Ball Tree Attributes
--------------------
Tree depth                    : 1
Leaf size                     : 1000

Distance functions are also exposed in the graphlab.distances module. This allows us not only to specify the distance argument for a nearest neighbors model as a distance function (rather than a string), but also to use that function for any other purpose.

In the following snippet we use a nearest neighbors model to find the closest reference points to the first three rows of our dataset, then confirm the results by computing a couple of the distances manually with the Manhattan distance function.

model = gl.nearest_neighbors.create(sf, features=['bedroom', 'bath', 'size'],
                                    distance=gl.distances.manhattan)
knn = model.query(sf[:3], k=3)
knn.print_rows()

sf_check = sf[['bedroom', 'bath', 'size']]
print "distance check 1:", gl.distances.manhattan(sf_check[2], sf_check[10])
print "distance check 2:", gl.distances.manhattan(sf_check[2], sf_check[14])
+-------------+-----------------+-----------------+------+
| query_label | reference_label |     distance    | rank |
+-------------+-----------------+-----------------+------+
|      0      |        0        |       0.0       |  1   |
|      0      |        5        |  0.100742954001 |  2   |
|      0      |        7        |  0.805943632008 |  3   |
|      1      |        1        |       0.0       |  1   |
|      1      |        8        |  0.181337317202 |  2   |
|      1      |        4        |  0.181337317202 |  3   |
|      2      |        2        |       0.0       |  1   |
|      2      |        10       | 0.0604457724006 |  2   |
|      2      |        14       |  1.61656820464  |  3   |
+-------------+-----------------+-----------------+------+
[9 rows x 4 columns

distance check 1: 0.0604457724006
distance check 2: 1.61656820464

GraphLab Create also allows composite distances, which allow the nearest neighbors tool (and other distance-based tools) to work with features that have different types. Specifically, a composite distance is a weighted sum of standard distances applied to subsets of features, specified in the form of a Python list. Each element of a composite distance list contains three things:

  1. a list or tuple of feature names
  2. a standard distance name
  3. a multiplier for the standard distance.

In our house price dataset, for example, suppose we want to measure the difference between numbers of bedrooms and baths with Manhattan distance and the difference between house and lot sizes with Euclidean distance. In addition, we want the Euclidean component to carry twice as much weight. The composite distance for this would be:

my_dist = [[['bedroom', 'bath'], 'manhattan', 1],
           [['size', 'lot'], 'euclidean', 2]]

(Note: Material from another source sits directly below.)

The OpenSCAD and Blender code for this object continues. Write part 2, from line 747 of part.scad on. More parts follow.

This list can be passed to the distance parameter just like a standard distance function name or handle.

model = gl.nearest_neighbors.create(sf, distance=my_dist)
model.summary()
Class                         : NearestNeighborsModel

Attributes
----------
Method                        : brute_force
Number of distance components : 2
Number of examples            : 15
Number of feature columns     : 4
Number of unpacked features   : 4
Total training time (seconds) : 0.0017

If we specify the distance parameter as auto, a composite distance is created where each type of feature is paired with the most appropriate distance function. Please see the documentation for the GraphLab Create distances module for more on composite distances.

Search methods

Another important choice in model creation is the method. The brute_force method computes the distance between a query point and each of the reference points, with a run time linear in the number of reference points. Creating a model with the ball_tree method takes more time, but leads to much faster queries by partitioning the reference data into successively smaller balls and searching only those that are relatively close to the query. The default method is auto which chooses a reasonable method based on both the feature types and the selected distance function. The method parameter is also specified when the model is created. The third row of the model summary confirms our choice to use the ball tree in the next example.

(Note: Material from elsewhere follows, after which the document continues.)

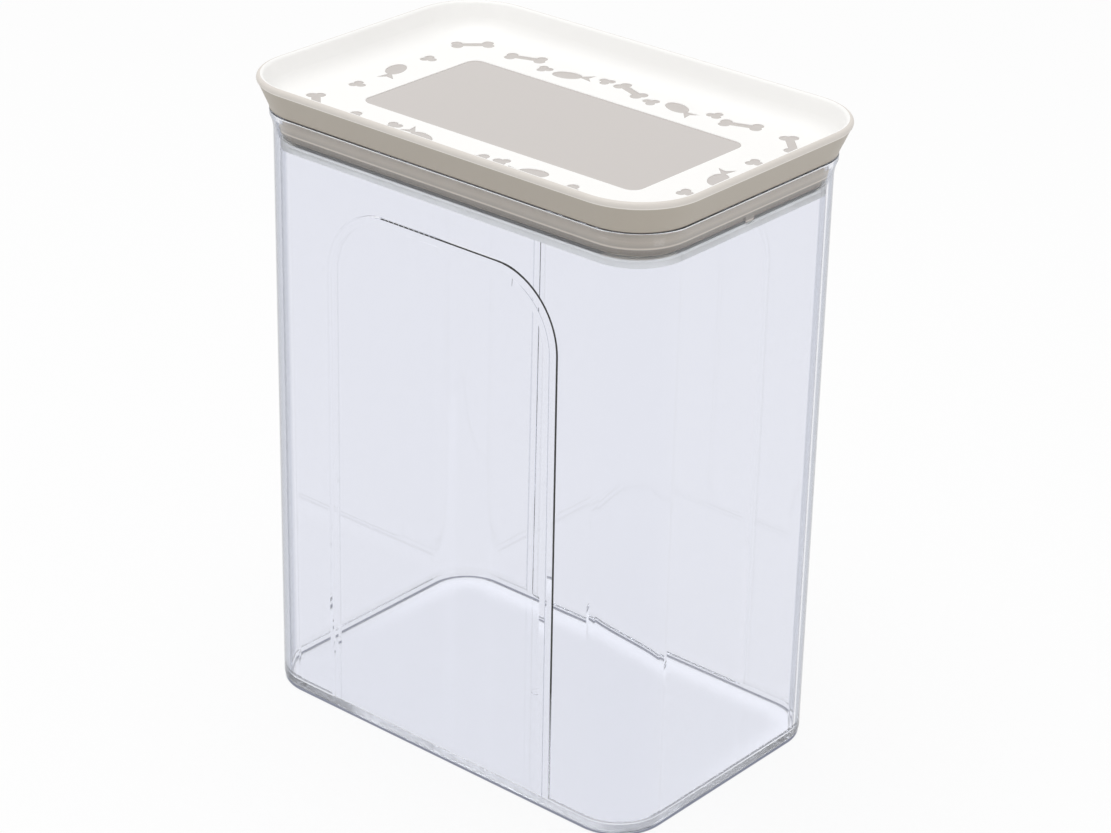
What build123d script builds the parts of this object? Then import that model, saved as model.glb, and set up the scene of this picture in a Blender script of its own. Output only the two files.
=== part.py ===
from build123d import *
import os
from math import asin, atan2, cos, hypot, pi, radians, sin, tan

# Pet food storage jar of about five litres: a clear moulded jar with a taupe plug lid.
# Millimetres. The origin is the middle of the foot, +Z is up, and the long sides face -Y and
# +Y. There are four pieces: jar_body, lid_body, lid_print_foil and seal_ring.
# Every wall is a section that runs round the jar's outline. A section is drawn with two
# measures: out, which is how far a point stands outside the jar's outline at the foot, and
# z, its height.

# Jar, outside sizes at the foot
jar_length = 191.2
jar_width = 122.8
jar_corner = 21.1
jar_height = 245.0
jar_lean = 0.1            # degrees that each wall leans outwards
wall = 2.3
base_thickness = 2.8
foot_round = 2.6          # outside, at the foot
base_round = 3.2          # inside, where the wall meets the base

# Rim of the jar
rim_reach = 1.4           # how far the rim stands out from the wall
rim_band = 2.0            # height of its upright band
rim_flare = 7.0           # height of the flare under the band
rim_round = 0.6

# Shallow arched panel in both long sides, open at the foot. The step in the wall's inner side
# stands further out than the step in its outer side, so the wall is thickest between them.
panel_width = 108.7       # outer step, at the top of the arch
panel_gap = 29.0          # rim down to the outer step
panel_corner = 27.1
panel_draft = 0.16        # degrees that each side of the arch opens towards the foot
panel_depth = 0.7
panel_slope = 3.6         # width of the sloping border round the panel
edge_width = 0.6          # steep edge of the outer step
edge_depth = 0.3
lap = 2.9                 # the inner step stands this far outside the outer step
lap_width = 1.1           # steep edge of the inner step
lap_depth = 0.4

# Round mark opposite the gate, in the middle of the base
gate_mark = 4.6           # across
gate_rise = 0.3

# Lid, outside
seat_gap = 0.3            # underside of the lid to the jar's rim
lid_height = 13.1         # underside to crest
lid_reach = 6.05          # widest line of the lid beyond the jar's wall
crest_round = 1.5
skirt_step = 0.2          # the crest stands this much proud of the skirt
skirt_band = 1.0          # upright foot of the skirt
skirt_round = 0.4
tray_depth = 11.4         # crest down to the printed floor
tray_round = 9.0
tray_floor = 2.1
foil = 0.25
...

model = gl.nearest_neighbors.create(sf, features=['bedroom', 'bath', 'size'],
                                    method='ball_tree', leaf_size=5)
model.summary()
Class                         : NearestNeighborsModel

Attributes
----------
Method                        : ball_tree
Number of distance components : 1
Number of examples            : 15
Number of feature columns     : 3
Number of unpacked features   : 3
Total training time (seconds) : 0.0253

Ball Tree Attributes
--------------------
Tree depth                    : 3
Leaf size                     : 5

If the ball tree is used, it's important to choose an appropriate value for the 'leaf_size' parameter, which controls how many observations are stored in each leaf of the ball tree. By default, this is set so that the tree is no more than 12 levels deep, but larger or smaller values may lead to quicker queries depending on the shape and dimension of the data. Our houses example only has 15 rows, so the leaf_size parameter (and the ball_tree method for that matter) are not too useful, but for illustration purposes we set the leaf size to 5 above.

Missing data

The reference dataset that is used to create the nearest neighbors model cannot have missing data. Please use the [SFrame.fillna](https://turi.com/products/cre ate/docs/generated/graphlab.SFrame.fillna.html#graphlab.SFrame.fillna) and [SFrame.dropna](https://turi.com/products/create/docs/generated/graphlab.SFrame .dro pna.html#graphlab.SFrame.dropna) utilities to preprocess missing values before creating a nearest neighbors model.

On the other hand, data passed to the query method can have missing data. For numeric columns, missing values are imputed to be the mean of the corresponding column in the reference dataset used to create the model. Missing values in string columns are imputed as empty strings.